Adds Mistry: “From manufacturing standpoint, the bottle doesn’t have to go through a label, so there are no issues with missing labels, crooked labels, rework, the use of resins and labelstock, or washing.
“The special ceramic paint is basically an enamel that gets permanently baked onto the glass in an oven for life, so that it never comes off during the wash and can be reused for as long as the bottle remains in usable shape.”

The Amsterdam Brewing conveyor lines are outfitted with a broad range of Festo pneumatic automation devices to ensure smooth-running line operation.

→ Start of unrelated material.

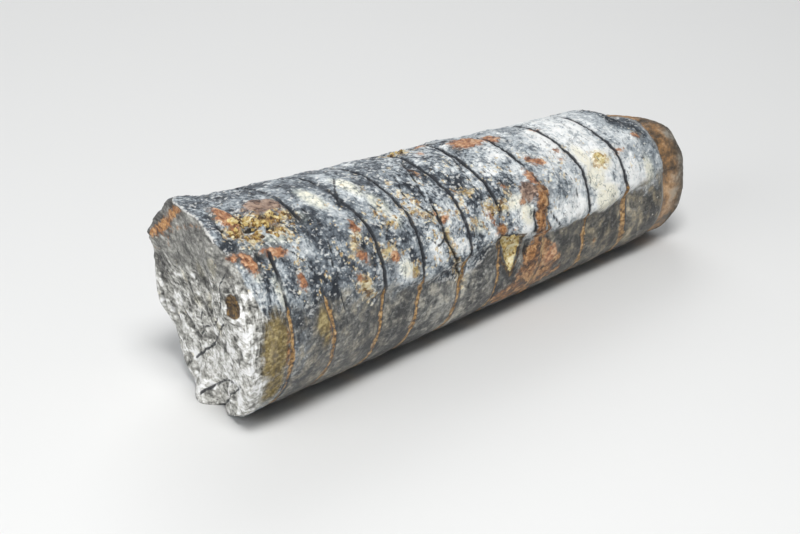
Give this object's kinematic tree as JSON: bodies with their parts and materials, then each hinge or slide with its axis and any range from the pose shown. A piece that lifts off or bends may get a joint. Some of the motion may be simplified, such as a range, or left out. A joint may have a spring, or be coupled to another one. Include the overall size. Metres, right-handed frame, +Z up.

Adds Van Delft: “There is definitely real value in having our beer bottles labeled with ceramic paint in terms of enhancing the image of our brewery.
“It increases the chances of having consumers catching the eye-catching graphic with the corner of an eye, giving it a second look, and hopefully giving it a try.
“Having high-quality packaging is a natural complement to producing high-quality beer and growing our product range.”
Already approaching about 70 different SKUs (stock-keeping units), the brewer’s well-established product line is bound to experience further growth and refinement at its next facility, according to Mistry, who also doubles as the de facto plant manager at Amsterdam Brewing.
“We have very good staff here: everybody’s pretty laid-back and everyone gets along, it’s like an extended family really,” he says. “I also encourage everyone to get cross-trained so that our people are interchangeable and the operation doesn’t skip a beat because of one person missing.

“I couldn’t ask for a better bunch of people to work with, and I’m really looking forward to starting up a new chapter at our new facility next year.”